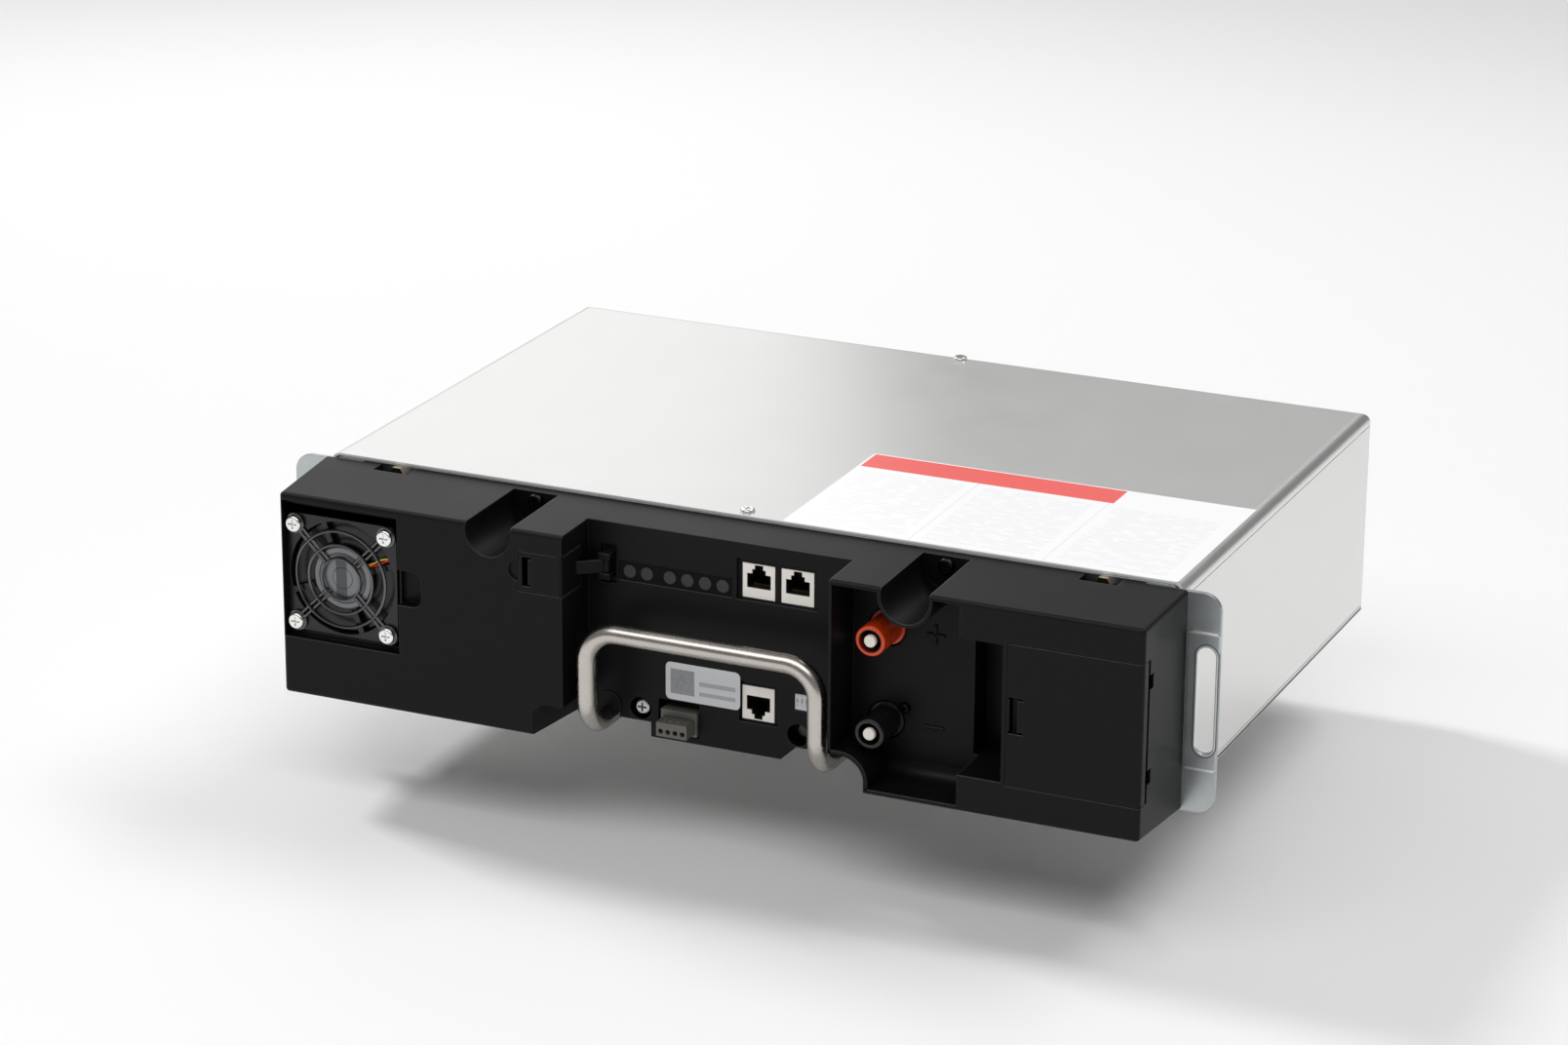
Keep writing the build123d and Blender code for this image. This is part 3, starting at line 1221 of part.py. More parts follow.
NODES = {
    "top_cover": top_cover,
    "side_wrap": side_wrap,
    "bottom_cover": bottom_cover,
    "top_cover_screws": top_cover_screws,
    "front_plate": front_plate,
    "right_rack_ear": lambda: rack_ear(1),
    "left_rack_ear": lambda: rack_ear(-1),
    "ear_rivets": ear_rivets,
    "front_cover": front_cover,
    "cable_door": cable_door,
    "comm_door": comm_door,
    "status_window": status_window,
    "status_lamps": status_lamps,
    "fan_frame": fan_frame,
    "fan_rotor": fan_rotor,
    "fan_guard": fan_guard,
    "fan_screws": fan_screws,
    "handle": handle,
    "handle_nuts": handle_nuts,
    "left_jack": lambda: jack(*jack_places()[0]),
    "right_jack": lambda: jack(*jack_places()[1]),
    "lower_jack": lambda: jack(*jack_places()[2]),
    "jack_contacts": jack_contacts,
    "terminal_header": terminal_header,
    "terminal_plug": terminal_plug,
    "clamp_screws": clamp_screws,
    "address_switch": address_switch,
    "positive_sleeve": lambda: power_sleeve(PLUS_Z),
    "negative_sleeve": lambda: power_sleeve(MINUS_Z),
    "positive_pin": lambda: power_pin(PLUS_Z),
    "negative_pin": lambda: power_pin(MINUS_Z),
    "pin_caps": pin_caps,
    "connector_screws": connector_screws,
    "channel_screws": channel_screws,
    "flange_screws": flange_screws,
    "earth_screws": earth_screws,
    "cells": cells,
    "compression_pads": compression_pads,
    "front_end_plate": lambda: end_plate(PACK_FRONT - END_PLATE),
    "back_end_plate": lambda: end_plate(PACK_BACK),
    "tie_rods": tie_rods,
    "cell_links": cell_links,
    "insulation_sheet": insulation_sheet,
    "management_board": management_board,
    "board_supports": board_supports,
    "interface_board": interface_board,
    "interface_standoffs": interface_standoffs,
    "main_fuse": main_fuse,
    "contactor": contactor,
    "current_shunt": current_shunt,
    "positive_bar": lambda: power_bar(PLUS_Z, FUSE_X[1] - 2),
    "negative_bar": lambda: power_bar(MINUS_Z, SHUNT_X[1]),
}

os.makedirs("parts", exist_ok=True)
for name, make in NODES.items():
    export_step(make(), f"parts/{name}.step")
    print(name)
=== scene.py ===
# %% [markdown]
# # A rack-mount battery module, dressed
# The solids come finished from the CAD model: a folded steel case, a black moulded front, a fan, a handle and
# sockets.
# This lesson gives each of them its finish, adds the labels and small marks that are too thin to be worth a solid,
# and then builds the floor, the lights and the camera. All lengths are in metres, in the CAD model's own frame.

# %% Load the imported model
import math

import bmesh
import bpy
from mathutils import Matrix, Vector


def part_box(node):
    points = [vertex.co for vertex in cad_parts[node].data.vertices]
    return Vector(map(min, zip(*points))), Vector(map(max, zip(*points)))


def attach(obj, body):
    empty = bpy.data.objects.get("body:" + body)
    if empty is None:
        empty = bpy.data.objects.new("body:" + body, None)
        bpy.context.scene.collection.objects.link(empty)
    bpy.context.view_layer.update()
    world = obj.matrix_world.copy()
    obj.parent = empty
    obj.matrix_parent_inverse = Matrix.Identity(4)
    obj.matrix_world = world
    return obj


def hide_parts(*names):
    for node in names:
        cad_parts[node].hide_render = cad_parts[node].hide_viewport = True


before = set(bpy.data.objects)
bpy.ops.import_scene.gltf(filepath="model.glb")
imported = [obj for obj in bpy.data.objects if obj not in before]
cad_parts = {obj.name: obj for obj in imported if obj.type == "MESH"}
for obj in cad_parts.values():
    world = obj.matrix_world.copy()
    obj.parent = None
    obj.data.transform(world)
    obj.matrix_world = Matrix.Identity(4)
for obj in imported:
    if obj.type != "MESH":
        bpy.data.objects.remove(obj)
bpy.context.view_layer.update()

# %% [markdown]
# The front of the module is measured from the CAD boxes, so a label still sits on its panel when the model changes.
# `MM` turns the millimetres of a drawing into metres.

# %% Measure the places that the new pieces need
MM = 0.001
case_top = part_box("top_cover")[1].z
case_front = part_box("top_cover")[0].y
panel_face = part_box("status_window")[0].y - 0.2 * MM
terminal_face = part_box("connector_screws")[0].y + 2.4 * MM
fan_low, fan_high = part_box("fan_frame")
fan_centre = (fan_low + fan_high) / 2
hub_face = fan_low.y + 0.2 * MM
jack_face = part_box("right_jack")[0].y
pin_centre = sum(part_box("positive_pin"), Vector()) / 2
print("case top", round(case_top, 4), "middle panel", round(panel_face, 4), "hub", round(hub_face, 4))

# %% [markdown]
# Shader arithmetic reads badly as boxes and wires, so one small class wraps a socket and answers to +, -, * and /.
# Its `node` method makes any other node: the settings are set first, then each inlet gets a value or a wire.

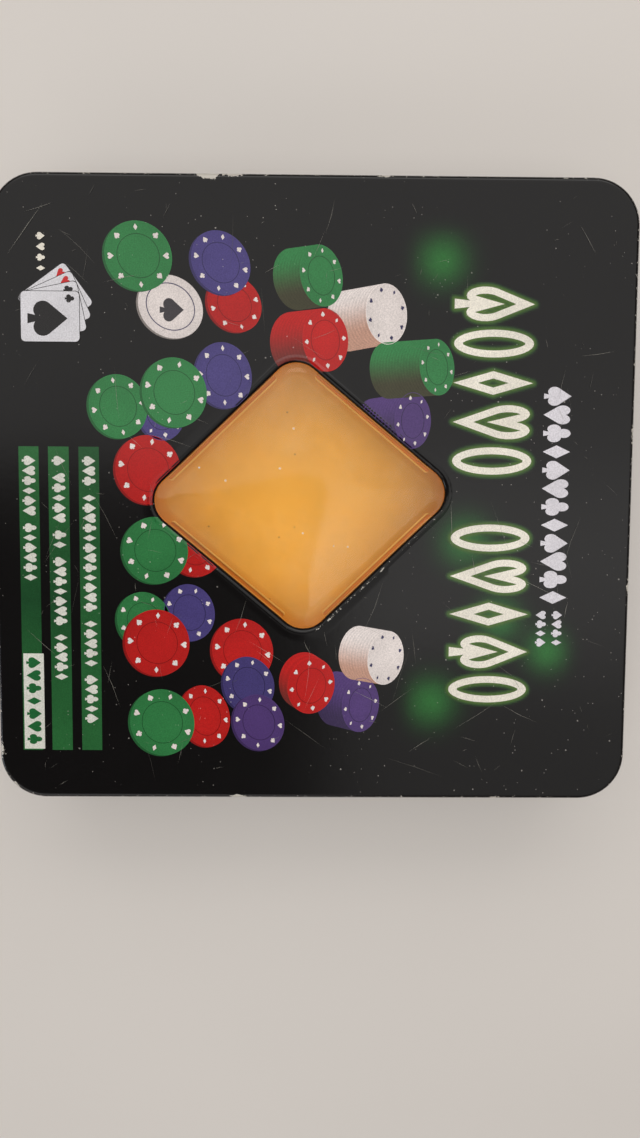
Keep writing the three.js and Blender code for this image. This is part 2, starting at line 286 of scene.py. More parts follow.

## Instructions to follow:
In this exercise, repeat all entries exactly.

## Response to this task:
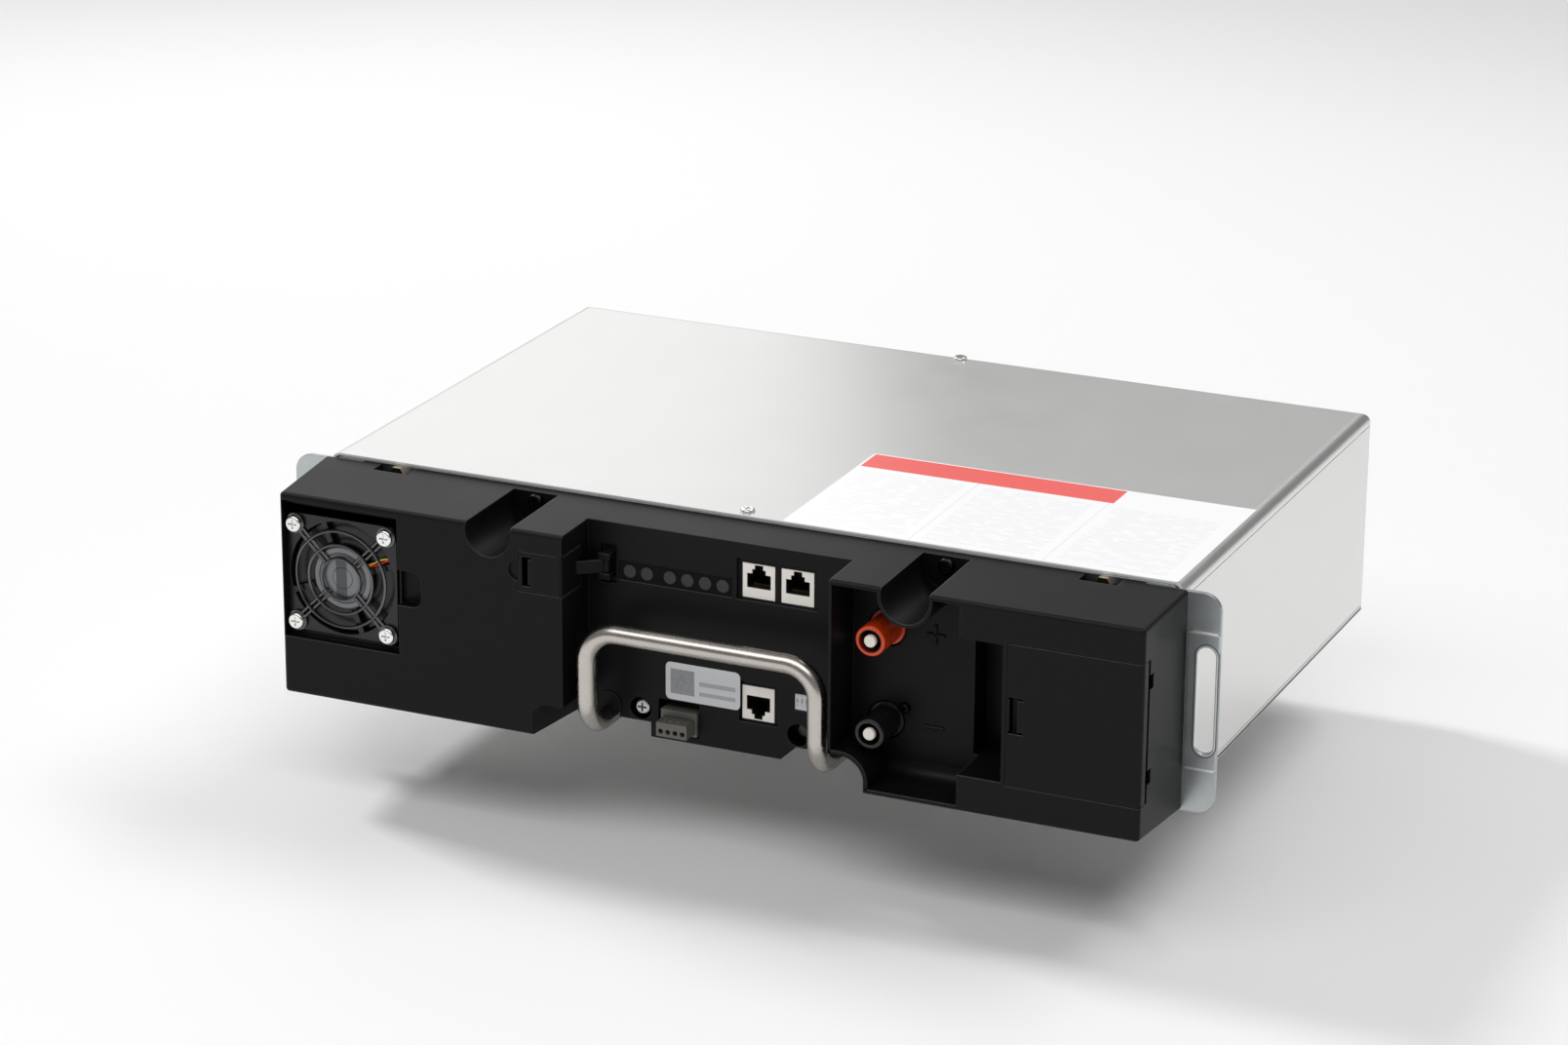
Keep writing the build123d and Blender code for this image. This is part 3, starting at line 1221 of part.py. More parts follow.
NODES = {
    "top_cover": top_cover,
    "side_wrap": side_wrap,
    "bottom_cover": bottom_cover,
    "top_cover_screws": top_cover_screws,
    "front_plate": front_plate,
    "right_rack_ear": lambda: rack_ear(1),
    "left_rack_ear": lambda: rack_ear(-1),
    "ear_rivets": ear_rivets,
    "front_cover": front_cover,
    "cable_door": cable_door,
    "comm_door": comm_door,
    "status_window": status_window,
    "status_lamps": status_lamps,
    "fan_frame": fan_frame,
    "fan_rotor": fan_rotor,
    "fan_guard": fan_guard,
    "fan_screws": fan_screws,
    "handle": handle,
    "handle_nuts": handle_nuts,
    "left_jack": lambda: jack(*jack_places()[0]),
    "right_jack": lambda: jack(*jack_places()[1]),
    "lower_jack": lambda: jack(*jack_places()[2]),
    "jack_contacts": jack_contacts,
    "terminal_header": terminal_header,
    "terminal_plug": terminal_plug,
    "clamp_screws": clamp_screws,
    "address_switch": address_switch,
    "positive_sleeve": lambda: power_sleeve(PLUS_Z),
    "negative_sleeve": lambda: power_sleeve(MINUS_Z),
    "positive_pin": lambda: power_pin(PLUS_Z),
    "negative_pin": lambda: power_pin(MINUS_Z),
    "pin_caps": pin_caps,
    "connector_screws": connector_screws,
    "channel_screws": channel_screws,
    "flange_screws": flange_screws,
    "earth_screws": earth_screws,
    "cells": cells,
    "compression_pads": compression_pads,
    "front_end_plate": lambda: end_plate(PACK_FRONT - END_PLATE),
    "back_end_plate": lambda: end_plate(PACK_BACK),
    "tie_rods": tie_rods,
    "cell_links": cell_links,
    "insulation_sheet": insulation_sheet,
    "management_board": management_board,
    "board_supports": board_supports,
    "interface_board": interface_board,
    "interface_standoffs": interface_standoffs,
    "main_fuse": main_fuse,
    "contactor": contactor,
    "current_shunt": current_shunt,
    "positive_bar": lambda: power_bar(PLUS_Z, FUSE_X[1] - 2),
    "negative_bar": lambda: power_bar(MINUS_Z, SHUNT_X[1]),
}

os.makedirs("parts", exist_ok=True)
for name, make in NODES.items():
    export_step(make(), f"parts/{name}.step")
    print(name)
=== scene.py ===
# %% [markdown]
# # A rack-mount battery module, dressed
# The solids come finished from the CAD model: a folded steel case, a black moulded front, a fan, a handle and
# sockets.
# This lesson gives each of them its finish, adds the labels and small marks that are too thin to be worth a solid,
# and then builds the floor, the lights and the camera. All lengths are in metres, in the CAD model's own frame.

# %% Load the imported model
import math

import bmesh
import bpy
from mathutils import Matrix, Vector


def part_box(node):
    points = [vertex.co for vertex in cad_parts[node].data.vertices]
    return Vector(map(min, zip(*points))), Vector(map(max, zip(*points)))


def attach(obj, body):
    empty = bpy.data.objects.get("body:" + body)
    if empty is None:
        empty = bpy.data.objects.new("body:" + body, None)
        bpy.context.scene.collection.objects.link(empty)
    bpy.context.view_layer.update()
    world = obj.matrix_world.copy()
    obj.parent = empty
    obj.matrix_parent_inverse = Matrix.Identity(4)
    obj.matrix_world = world
    return obj


def hide_parts(*names):
    for node in names:
        cad_parts[node].hide_render = cad_parts[node].hide_viewport = True


before = set(bpy.data.objects)
bpy.ops.import_scene.gltf(filepath="model.glb")
imported = [obj for obj in bpy.data.objects if obj not in before]
cad_parts = {obj.name: obj for obj in imported if obj.type == "MESH"}
for obj in cad_parts.values():
    world = obj.matrix_world.copy()
    obj.parent = None
    obj.data.transform(world)
    obj.matrix_world = Matrix.Identity(4)
for obj in imported:
    if obj.type != "MESH":
        bpy.data.objects.remove(obj)
bpy.context.view_layer.update()

# %% [markdown]
# The front of the module is measured from the CAD boxes, so a label still sits on its panel when the model changes.
# `MM` turns the millimetres of a drawing into metres.

# %% Measure the places that the new pieces need
MM = 0.001
case_top = part_box("top_cover")[1].z
case_front = part_box("top_cover")[0].y
panel_face = part_box("status_window")[0].y - 0.2 * MM
terminal_face = part_box("connector_screws")[0].y + 2.4 * MM
fan_low, fan_high = part_box("fan_frame")
fan_centre = (fan_low + fan_high) / 2
hub_face = fan_low.y + 0.2 * MM
jack_face = part_box("right_jack")[0].y
pin_centre = sum(part_box("positive_pin"), Vector()) / 2
print("case top", round(case_top, 4), "middle panel", round(panel_face, 4), "hub", round(hub_face, 4))

# %% [markdown]
# Shader arithmetic reads badly as boxes and wires, so one small class wraps a socket and answers to +, -, * and /.
# Its `node` method makes any other node: the settings are set first, then each inlet gets a value or a wire.

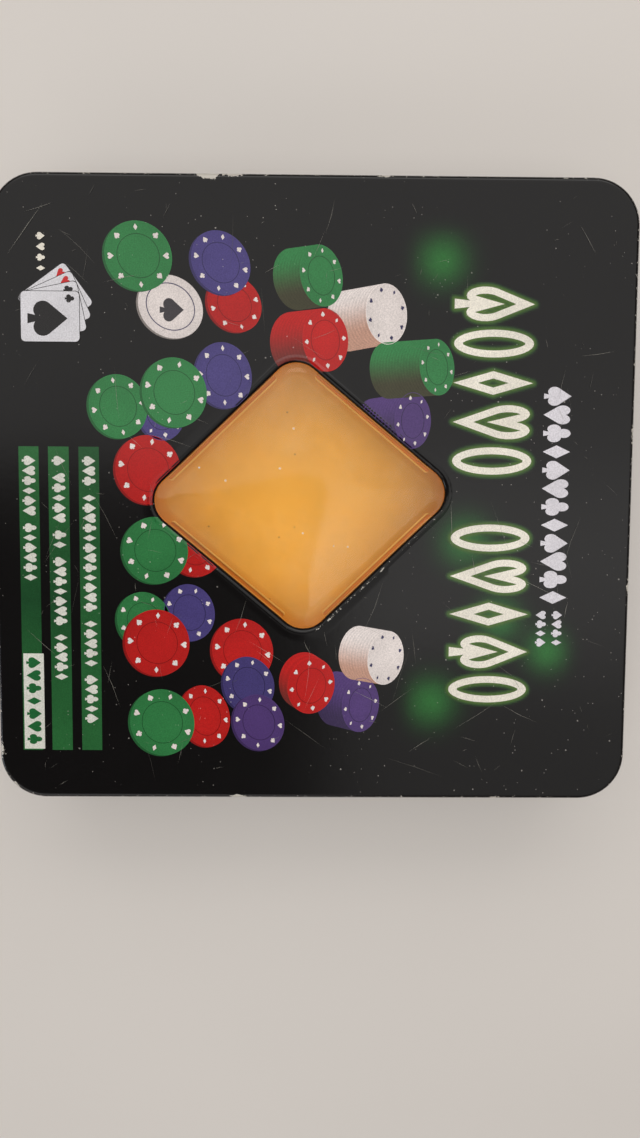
Keep writing the three.js and Blender code for this image. This is part 2, starting at line 286 of scene.py. More parts follow.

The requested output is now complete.